Thomas Weil « ne regrette pas » d’avoir pris son envol pour Montréal en 2013. Son initiative a été facilitée par des contacts solides sur place. Ainsi, son parrainage par un Canadien lui a permis, avec son diplôme, d’obtenir rapidement un visa d’immigration. Promu pharmacien dans l’officine où il avait commencé comme « assistant technique », il savoure l’exercice à la québécoise : « Même si nous travaillons pour des chaînes, nous sommes davantage considérés comme des professionnels de santé à part entière aussi bien par les patients que par le monde médical. L’acte pharmaceutique met l’accent sur la production de soins, et le conseil sur le bon usage du médicament prime sur la démarche commerciale, car il existe une vraie étanchéité entre l’officine et le libre-service. Enfin, la rémunération, qui prévoit des honoraires de dispensation pour tous les types d’actes, est plus avantageuse qu’en France. »

Comment procéder

Parmi les pistes à explorer pour trouver un poste, outre l’agence pour l’emploi du pays concerné, on peut citer les sites Internet spécialisés dans l’emploi international, les chambres de commerce, les revues professionnelles et instances représentatives des pharmaciens dans le pays d’accueil,les associations d’expatriés…, sans oublier d’activer, le plus en amont possible, des contacts sur place. Le Pôle emploi international, qui dispose également d’offres, est un interlocuteur utile pour préparer sa candidature en fonction des normes du pays ciblé.

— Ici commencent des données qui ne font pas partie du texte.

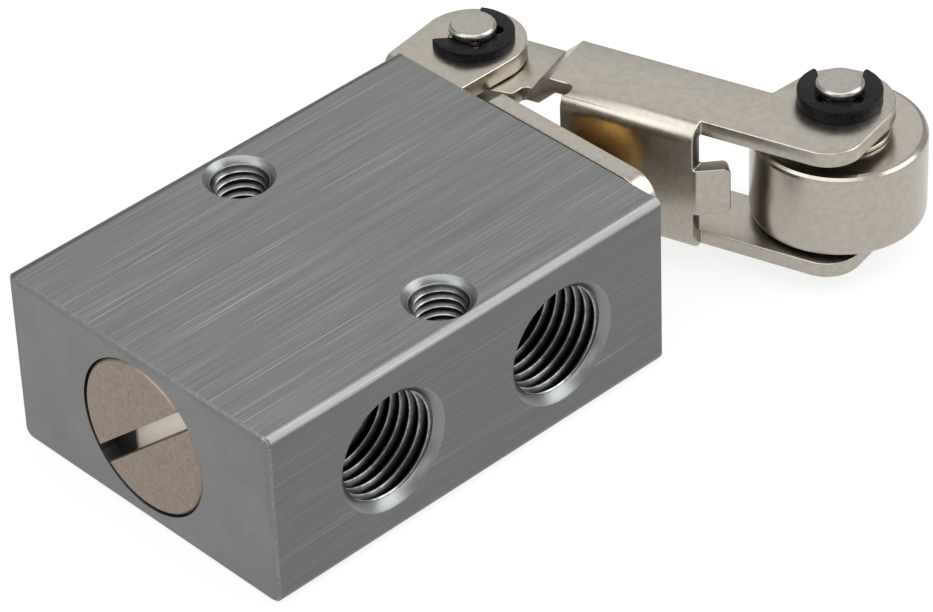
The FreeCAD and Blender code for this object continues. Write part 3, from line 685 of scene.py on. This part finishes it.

En dehors de l’Europe et du Québec, « il n’existe pas de reconnaissance automatique des qualifications professionnelles. Les processus conduisant à l’autorisation d’exercer diffèrent d’un pays à l’autre, c’est pourquoi il faut s’adresser directement à l’autorité compétente du pays d’accueil », indique-t-on à l’Ordre. A titre d’exemple, en Israël, le candidat doit passer un examen d’équivalence en hébreu qui ouvre droit à l’obtention d’un permis de travail temporaire, sachant qu’il existe un programme spécifique d’accompagnement des pharmaciens français.